Objective: Say how many lines in the records include the string "that", adding no other words.

Dataset:

=-=-=-=-=

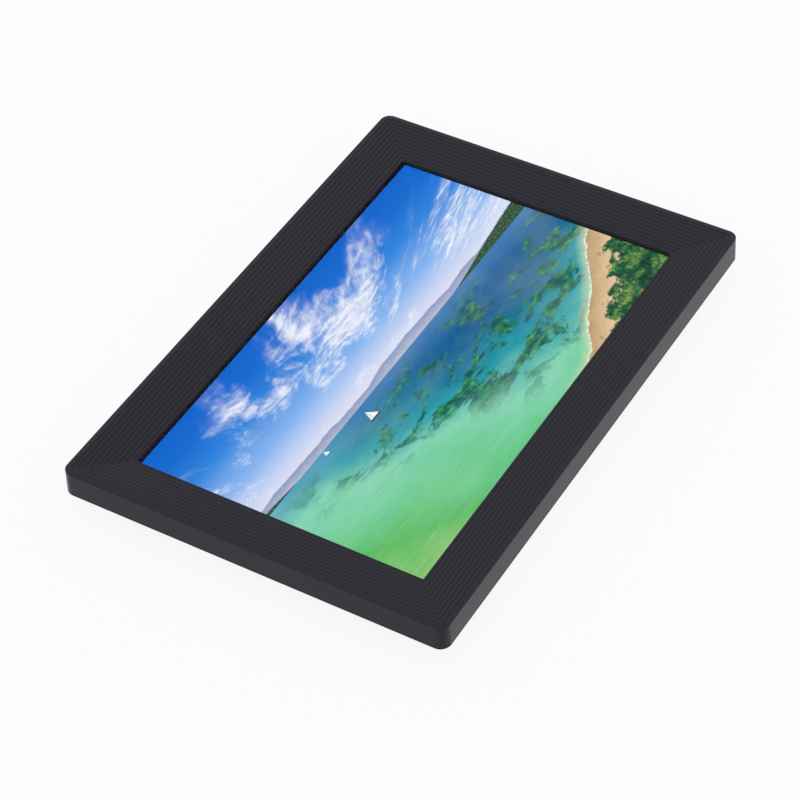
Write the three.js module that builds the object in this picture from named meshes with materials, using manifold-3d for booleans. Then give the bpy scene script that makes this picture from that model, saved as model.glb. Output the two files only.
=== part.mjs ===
// A ten inch digital photo frame lying on its back, with the picture up.
// Millimetres. X runs along the long side, Y towards the top of the picture, Z out of the screen.
// The origin is under the middle of the frame, in the plane of the undersides of its rubber feet.
import * as THREE from "three";
import { mergeVertices } from "three/addons/utils/BufferGeometryUtils.js";
import Module from "manifold-3d";

const wasm = await Module();
wasm.setup();

// Gaps between pieces, and how far a cutter passes the face that it cuts.
const fitGap = 0.3;
const layerGap = 0.05;
const pinGap = 0.15;
const overrun = 1;

// Steps of the round shapes.
const cornerSteps = 5;
const edgeSteps = 3;
const roundSteps = 24;
const smallRoundSteps = 12;
const leadSides = 8;

// The picture and the width of the frame around it.
const pictureWidth = 216.96;
const pictureHeight = 135.6;
const pictureMargin = 23.66;
const outerCornerRadius = 5;
const innerCornerRadius = 0.5;
const frameWidth = pictureWidth + 2 * pictureMargin;
const frameHeight = pictureHeight + 2 * pictureMargin;

// The heights of the casing. Heights in the rim count from its back edge.
const footProud = 1;
const housingDepth = 7.5;
const rimHeight = 12;
const crestHeight = 12.25;
const lipHeight = 8.915;
const housingBackZ = footProud;
const rimBackZ = housingBackZ + housingDepth;

// The front bezel: a dished moulding with flutes that run round it.
const bezelWidth = 22.7;
const bezelWall = 2;
const bezelTopWall = 2;
const bezelEdgeRound = 0.5;
const bezelLipRound = 0.3;
const bezelLipWall = 1.35;
const bezelLipDraft = 0.65;
const bezelLipLand = 0.15;
const bezelBackChamfer = 0.3;
const fluteInset = 3.3;
const flutePitch = 2.011;
const fluteWidth = 0.7;
const fluteDepth = 0.45;
const ridgeCrown = 0.04;

// The pocket in the bezel that holds the glass and the panel.
const glassOverlap = 5.2;
const pocketWall = 1.8;
const panelSetback = 1;
const glassInset = bezelWidth - glassOverlap;
const pocketInset = glassInset - fitGap;
const pocketWallInset = pocketInset - pocketWall;
const panelInset = glassInset + panelSetback;

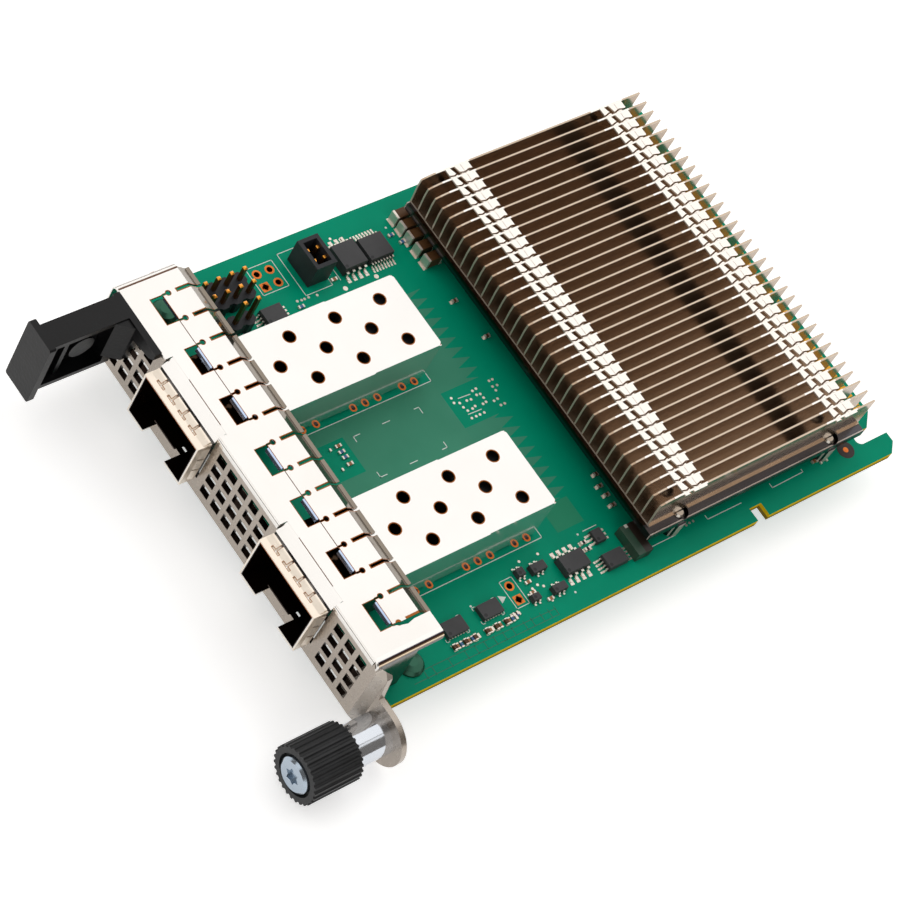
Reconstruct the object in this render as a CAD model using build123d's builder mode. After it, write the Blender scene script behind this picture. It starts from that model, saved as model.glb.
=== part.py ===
from build123d import *
import os
from math import cos, pi, sin, tan, radians

# A mezzanine network card, in millimetres. X runs along the faceplate towards the
# thumbscrew, Y from the faceplate's front to the edge connector, and Z up from the
# board's top face. The origin is on the faceplate's front, above the board's middle.

# Board
board_width = 76.0
board_thick = 1.57
board_front = 5.4
card_depth = 115.0
side_notch_y = 82.0
side_notch_width = 2.6
side_notch_depth = 2.4
tongue_inset = 5.8
tongue_back = 0.4
tongue_chamfer = 2.4
ear_slot_width = 2.2
ear_slot_length = 5.4
ear_chamfer = 1.8
ring_hole = 0.7
ring_hole_inset = 4.0
ring_hole_y = 105.6

# Edge connector
contact_pitch = 0.6
contact_width = 0.42
contact_length = 3.4
contact_thick = 0.05
contact_set_back = 0.7
contact_groups = (14, 28, 14, 28)
contact_key_gap = 2.4

# Faceplate
plate_thick = 1.0
plate_left_inset = 3.4
crease_inset = 2.4
plate_top = 11.55
crease_top = 9.8
joggle_run = 1.2
joggle_set_back = 2.0
joggle_shoulder = 8.3
ear_reach = 5.4
ear_bore = 5.2
vent_size = 1.95
vent_pitch_x = 2.83
vent_pitch_z = 2.83
vent_rows = 4
vent_top = 9.4
vent_margin = 0.9
vent_left_margin = 2.8
vent_right_margin = 1.2
plate_corner = 1.2
plate_front_chamfer = 0.4
foot_width = 5.2
foot_depth = 16.0
foot_inset = 5.0
plate_screw_inset = 4.3
plate_screw_y = 12.3
plate_screw_hole = 2.7
plate_screw_shank = 2.5
plate_screw_head = 4.4
plate_screw_head_height = 1.1
plate_screw_rim = 0.33
plate_screw_dome = 0.83
plate_screw_shoulder = 1.8
plate_screw_flat = 0.9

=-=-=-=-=

Expected answer: 5